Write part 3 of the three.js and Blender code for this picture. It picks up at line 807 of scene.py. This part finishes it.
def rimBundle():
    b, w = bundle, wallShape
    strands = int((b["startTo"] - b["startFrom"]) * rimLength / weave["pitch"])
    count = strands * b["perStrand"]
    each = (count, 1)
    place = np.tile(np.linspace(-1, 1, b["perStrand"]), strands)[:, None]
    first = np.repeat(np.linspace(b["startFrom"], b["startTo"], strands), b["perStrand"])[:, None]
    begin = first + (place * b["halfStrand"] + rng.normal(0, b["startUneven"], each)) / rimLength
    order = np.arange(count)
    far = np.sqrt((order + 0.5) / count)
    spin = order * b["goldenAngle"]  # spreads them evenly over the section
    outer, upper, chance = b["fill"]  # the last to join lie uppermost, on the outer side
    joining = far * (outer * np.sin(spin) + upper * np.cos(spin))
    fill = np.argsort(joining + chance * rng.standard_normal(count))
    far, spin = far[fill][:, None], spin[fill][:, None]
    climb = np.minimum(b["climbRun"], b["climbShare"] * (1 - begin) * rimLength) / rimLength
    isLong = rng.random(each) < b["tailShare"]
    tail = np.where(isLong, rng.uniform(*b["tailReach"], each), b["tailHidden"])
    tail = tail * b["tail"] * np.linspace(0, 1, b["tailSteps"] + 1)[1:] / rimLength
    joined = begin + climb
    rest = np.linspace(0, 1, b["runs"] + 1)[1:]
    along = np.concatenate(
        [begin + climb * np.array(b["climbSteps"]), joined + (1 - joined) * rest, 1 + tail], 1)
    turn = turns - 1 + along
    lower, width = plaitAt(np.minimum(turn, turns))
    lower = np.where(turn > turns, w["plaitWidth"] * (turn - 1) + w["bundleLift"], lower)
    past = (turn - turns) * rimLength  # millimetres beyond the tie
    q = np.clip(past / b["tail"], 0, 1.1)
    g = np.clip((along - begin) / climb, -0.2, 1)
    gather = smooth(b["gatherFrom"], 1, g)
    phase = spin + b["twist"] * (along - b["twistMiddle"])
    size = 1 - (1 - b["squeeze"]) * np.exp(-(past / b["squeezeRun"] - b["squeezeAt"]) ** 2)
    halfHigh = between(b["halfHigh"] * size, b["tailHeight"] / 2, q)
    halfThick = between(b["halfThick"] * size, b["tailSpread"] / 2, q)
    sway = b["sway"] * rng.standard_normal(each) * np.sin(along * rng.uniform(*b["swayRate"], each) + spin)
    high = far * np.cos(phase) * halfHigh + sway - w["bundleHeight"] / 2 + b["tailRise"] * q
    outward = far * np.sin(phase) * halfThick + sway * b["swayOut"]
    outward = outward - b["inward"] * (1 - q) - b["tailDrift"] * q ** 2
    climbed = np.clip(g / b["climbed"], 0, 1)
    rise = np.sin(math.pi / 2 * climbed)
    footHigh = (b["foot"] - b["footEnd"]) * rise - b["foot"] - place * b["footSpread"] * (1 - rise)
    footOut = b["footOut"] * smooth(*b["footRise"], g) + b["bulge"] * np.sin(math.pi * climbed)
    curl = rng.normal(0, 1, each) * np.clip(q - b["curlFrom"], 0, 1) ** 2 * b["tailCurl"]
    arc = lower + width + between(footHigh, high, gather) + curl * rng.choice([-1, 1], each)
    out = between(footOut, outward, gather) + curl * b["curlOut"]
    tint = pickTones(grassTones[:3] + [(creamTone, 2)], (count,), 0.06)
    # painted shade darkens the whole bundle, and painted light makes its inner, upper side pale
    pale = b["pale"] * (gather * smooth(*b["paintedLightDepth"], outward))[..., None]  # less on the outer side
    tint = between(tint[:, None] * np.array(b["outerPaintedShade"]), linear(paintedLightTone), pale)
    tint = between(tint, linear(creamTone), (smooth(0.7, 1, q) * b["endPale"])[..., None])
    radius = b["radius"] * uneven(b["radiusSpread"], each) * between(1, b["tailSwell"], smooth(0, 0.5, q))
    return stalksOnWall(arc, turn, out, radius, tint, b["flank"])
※
### [Objective]
Your task is to return the full listing exactly as it was given.

### [Solution]
Write part 3 of the three.js and Blender code for this picture. It picks up at line 807 of scene.py. This part finishes it.
def rimBundle():
    b, w = bundle, wallShape
    strands = int((b["startTo"] - b["startFrom"]) * rimLength / weave["pitch"])
    count = strands * b["perStrand"]
    each = (count, 1)
    place = np.tile(np.linspace(-1, 1, b["perStrand"]), strands)[:, None]
    first = np.repeat(np.linspace(b["startFrom"], b["startTo"], strands), b["perStrand"])[:, None]
    begin = first + (place * b["halfStrand"] + rng.normal(0, b["startUneven"], each)) / rimLength
    order = np.arange(count)
    far = np.sqrt((order + 0.5) / count)
    spin = order * b["goldenAngle"]  # spreads them evenly over the section
    outer, upper, chance = b["fill"]  # the last to join lie uppermost, on the outer side
    joining = far * (outer * np.sin(spin) + upper * np.cos(spin))
    fill = np.argsort(joining + chance * rng.standard_normal(count))
    far, spin = far[fill][:, None], spin[fill][:, None]
    climb = np.minimum(b["climbRun"], b["climbShare"] * (1 - begin) * rimLength) / rimLength
    isLong = rng.random(each) < b["tailShare"]
    tail = np.where(isLong, rng.uniform(*b["tailReach"], each), b["tailHidden"])
    tail = tail * b["tail"] * np.linspace(0, 1, b["tailSteps"] + 1)[1:] / rimLength
    joined = begin + climb
    rest = np.linspace(0, 1, b["runs"] + 1)[1:]
    along = np.concatenate(
        [begin + climb * np.array(b["climbSteps"]), joined + (1 - joined) * rest, 1 + tail], 1)
    turn = turns - 1 + along
    lower, width = plaitAt(np.minimum(turn, turns))
    lower = np.where(turn > turns, w["plaitWidth"] * (turn - 1) + w["bundleLift"], lower)
    past = (turn - turns) * rimLength  # millimetres beyond the tie
    q = np.clip(past / b["tail"], 0, 1.1)
    g = np.clip((along - begin) / climb, -0.2, 1)
    gather = smooth(b["gatherFrom"], 1, g)
    phase = spin + b["twist"] * (along - b["twistMiddle"])
    size = 1 - (1 - b["squeeze"]) * np.exp(-(past / b["squeezeRun"] - b["squeezeAt"]) ** 2)
    halfHigh = between(b["halfHigh"] * size, b["tailHeight"] / 2, q)
    halfThick = between(b["halfThick"] * size, b["tailSpread"] / 2, q)
    sway = b["sway"] * rng.standard_normal(each) * np.sin(along * rng.uniform(*b["swayRate"], each) + spin)
    high = far * np.cos(phase) * halfHigh + sway - w["bundleHeight"] / 2 + b["tailRise"] * q
    outward = far * np.sin(phase) * halfThick + sway * b["swayOut"]
    outward = outward - b["inward"] * (1 - q) - b["tailDrift"] * q ** 2
    climbed = np.clip(g / b["climbed"], 0, 1)
    rise = np.sin(math.pi / 2 * climbed)
    footHigh = (b["foot"] - b["footEnd"]) * rise - b["foot"] - place * b["footSpread"] * (1 - rise)
    footOut = b["footOut"] * smooth(*b["footRise"], g) + b["bulge"] * np.sin(math.pi * climbed)
    curl = rng.normal(0, 1, each) * np.clip(q - b["curlFrom"], 0, 1) ** 2 * b["tailCurl"]
    arc = lower + width + between(footHigh, high, gather) + curl * rng.choice([-1, 1], each)
    out = between(footOut, outward, gather) + curl * b["curlOut"]
    tint = pickTones(grassTones[:3] + [(creamTone, 2)], (count,), 0.06)
    # painted shade darkens the whole bundle, and painted light makes its inner, upper side pale
    pale = b["pale"] * (gather * smooth(*b["paintedLightDepth"], outward))[..., None]  # less on the outer side
    tint = between(tint[:, None] * np.array(b["outerPaintedShade"]), linear(paintedLightTone), pale)
    tint = between(tint, linear(creamTone), (smooth(0.7, 1, q) * b["endPale"])[..., None])
    radius = b["radius"] * uneven(b["radiusSpread"], each) * between(1, b["tailSwell"], smooth(0, 0.5, q))
    return stalksOnWall(arc, turn, out, radius, tint, b["flank"])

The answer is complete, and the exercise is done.